Ceci dit, la France est dans une situation un peu particulière, à cheval entre le cœur et la périphérie de la zone euro. L’ajustement par les salaires et les prix qui pourrait se justifier par un retard de compétitivité n’a pas vraiment eu lieu. Or l’inflation française est extrêmement faible sur les quatre dernières années, à 0.5% seulement en moyenne depuis 2013, à peine supérieure à l’Italie ou l’Espagne. Il est possible que la France soit un des rares pays dans lesquels la courbe de Phillips fonctionne encore – la relation négative entre inflation et chômage – puisque ce dernier est élevé et n’a amorcé une décrue que depuis quelques mois, même si d’autres facteurs entrent en jeu.

A contrario, il n’est pas surprenant que le déficit public fasse couler beaucoup plus d’encre, ne serait-ce que parce que le dernier exercice de comptes publics équilibrés date de 1974. Surtout, il est de coutume de faire porter le chapeau de « l’héritage » des déficits passés au gouvernement sortant à chaque début de quinquennat. Ce qui compte aujourd’hui, c’est la suite de l’histoire, à commencer par la loi de finances 2018.

Du point de vue purement économique, quel peut être le lien à établir entre faible inflation et dépassement des règles budgétaires. Dans quelle mesure le premier pourrait-il être une cause du second ?

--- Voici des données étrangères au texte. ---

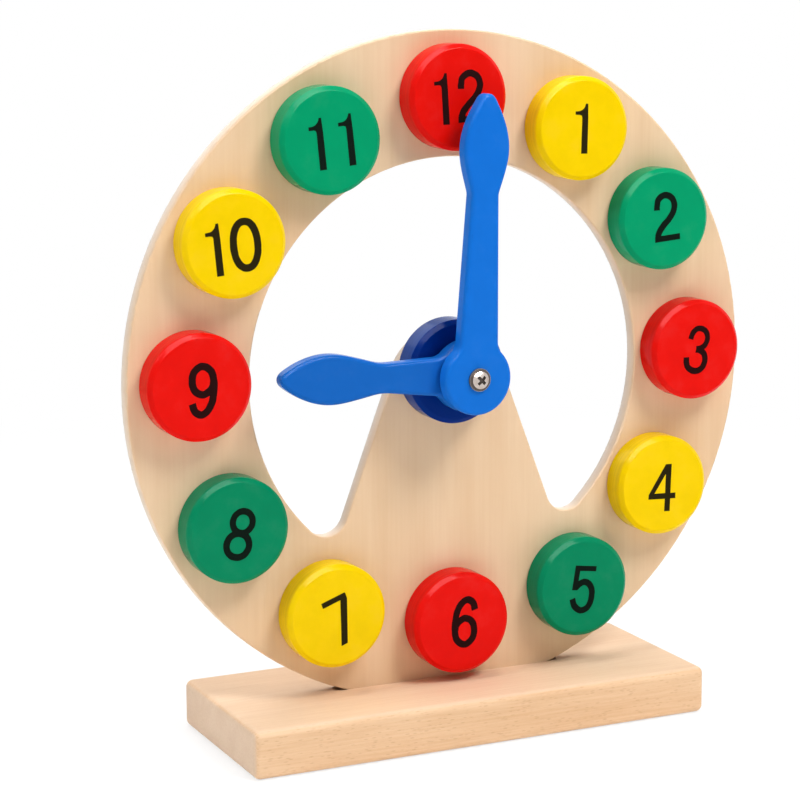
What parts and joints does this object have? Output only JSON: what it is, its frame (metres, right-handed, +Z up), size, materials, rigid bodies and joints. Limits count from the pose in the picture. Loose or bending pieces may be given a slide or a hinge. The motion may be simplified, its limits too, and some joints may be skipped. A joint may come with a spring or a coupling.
{
  "type": "teaching clock",
  "caption": "Standing wooden teaching clock with a pierced round face on a foot board, raised number discs and two hands turned by hand on one pivot screw.",
  "frame": {"origin": "middle of the foot board's underside", "axes": "+Z up, -Y out of the clock's face towards the reader, +X to the reader's right"},
  "size_m": [0.19, 0.056, 0.1978],
  "materials": {
    "beech_board": "smooth sanded solid beech",
    "beech_plate": "smooth sanded light plywood",
    "navy_paint": "painted wood, satin",
    "blue_paint": "painted wood, satin",
    "screw_steel": "plated steel",
    "red_paint": "painted wood, satin",
    "yellow_paint": "painted wood, satin",
    "green_paint": "painted wood, satin"
  },
  "bodies": {
    "stand": {"base_board": "beech_board", "face_plate": "beech_plate", "hub_disc": "navy_paint", "pivot_screw": "screw_steel", "head_washer": "screw_steel", "hub_spacer_washer": "screw_steel", "hand_spacer_washer": "screw_steel", "number_disc_01": "yellow_paint", "number_disc_02": "green_paint", "number_disc_03": "red_paint", "number_disc_04": "yellow_paint", "number_disc_05": "green_paint", "number_disc_06": "red_paint", "number_disc_07": "yellow_paint", "number_disc_08": "green_paint", "number_disc_09": "red_paint", "number_disc_10": "yellow_paint", "number_disc_11": "green_paint", "number_disc_12": "red_paint"},
    "hour_hand": {"hour_hand": "blue_paint"},
    "minute_hand": {"minute_hand": "blue_paint"}
  },
  "joints": [
    {"name": "hour_hand_pivot", "type": "hinge", "parent": "stand", "child": "hour_hand", "pos_m": [0, -0.013, 0.1028], "axis": [0, 1, 0], "continuous": true},
    {"name": "minute_hand_pivot", "type": "hinge", "parent": "stand", "child": "minute_hand", "pos_m": [0, -0.019, 0.1028], "axis": [0, 1, 0], "continuous": true}
  ]
}
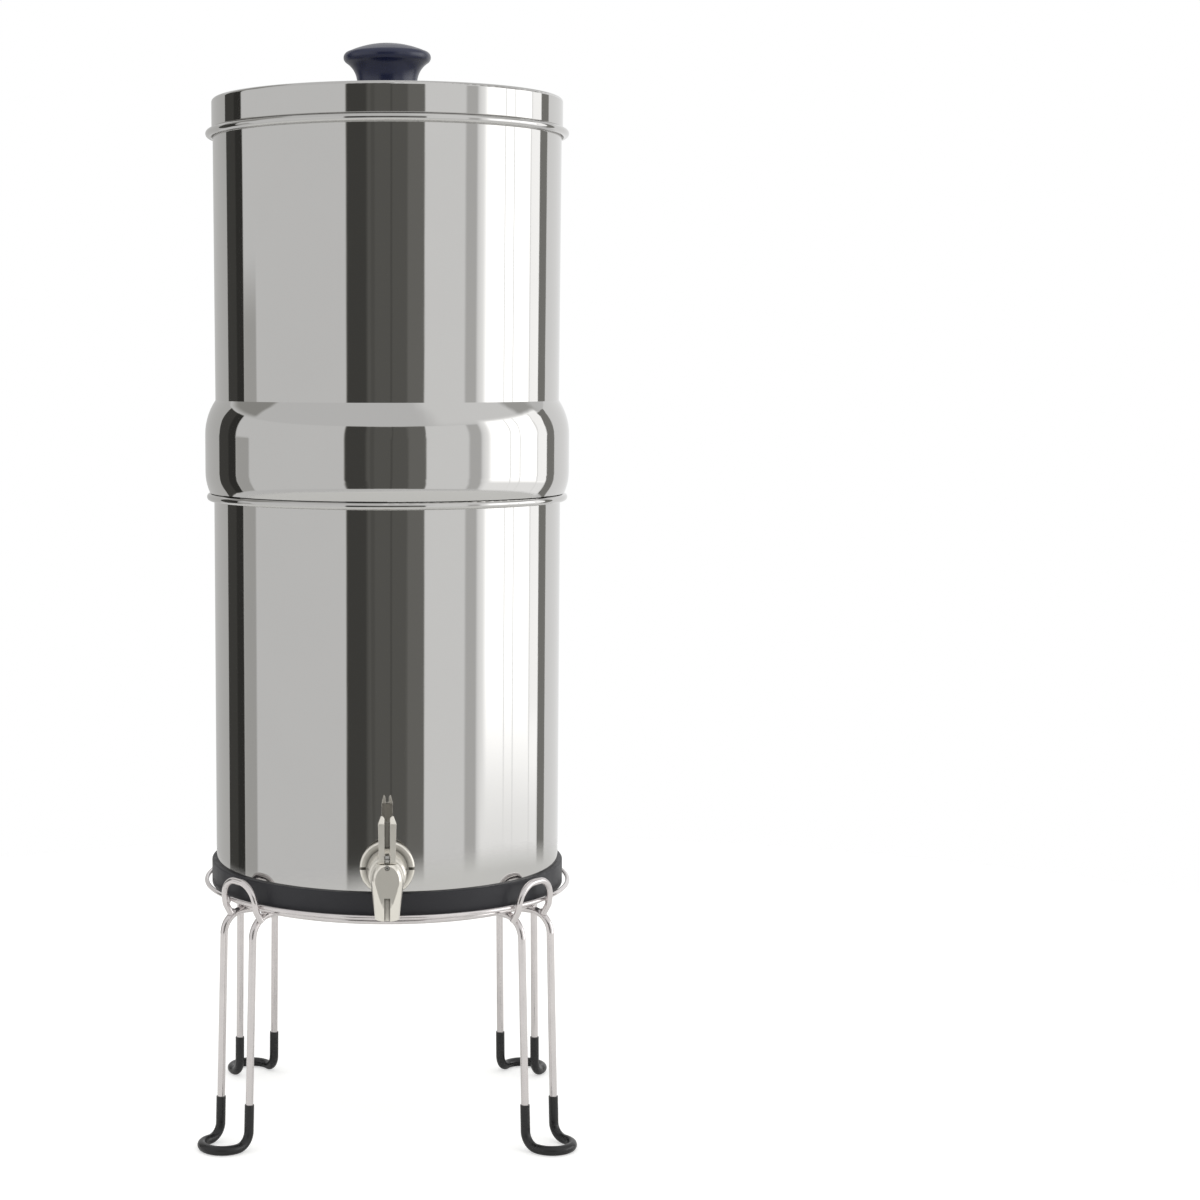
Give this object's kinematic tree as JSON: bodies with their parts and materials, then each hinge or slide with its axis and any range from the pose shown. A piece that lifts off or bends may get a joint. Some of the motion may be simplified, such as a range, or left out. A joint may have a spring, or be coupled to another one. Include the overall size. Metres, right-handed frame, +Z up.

Le lien le plus simple, mais aussi le plus robuste entre déficits publics et inflation passe par la croissance, si l’on part du principe qu’une inflation faible reflète une activité en-dessous du « potentiel » de l’économie. Si la croissance est durablement inférieure au potentiel, l’écart de production se creuse, l’appareil productif opère en-dessous de ses capacités, ce qui génère à la fois une baisse des rentrées fiscales (donc un écartement du déficit) et des pressions désinflationnistes sur les salaires et les prix. En d’autres termes, inflation et déficits sont des produits des variations du cycle des affaires. Au sein de ce cycle, l’inflation peut avoir un effet amplificateur sur les recettes et dépenses budgétaires, et une inflation plus forte tend à résorber certains déficits, mais cet effet reste marginal dans la plupart des cas.

N'y a-t-il pas un décalage entre le traitement de sujets véritablement prioritaires pour l'économie européenne et leur couverture politique ou médiatique ? Quelle serait la hiérarchie des données les plus importantes à suivre pour l'économie européenne ?

Il y a un décalage évident, et des différences importantes entre pays et entre media – typiquement entre la presse généraliste, économique, et financière. Du point de vue français, on peut par exemple noter la couverture très partielle et imparfaite, souvent biaisée, parfois caricaturale, des développements économiques et politiques en Allemagne qui sont pourtant essentiels à une bonne compréhension et coopération entre les deux pays.

D’une façon générale, les données économiques les plus importantes aujourd’hui sont souvent celles qui sont le moins bien couvertes par la presse généraliste : l’inflation en effet, mais aussi les salaires, le commerce, les flux de crédit bancaires, les enquêtes de confiance, les flux d’entrée-sortie sur le marché du travail, et bien sûr tout ce qui provient de la BCE, y compris leurs prévisions.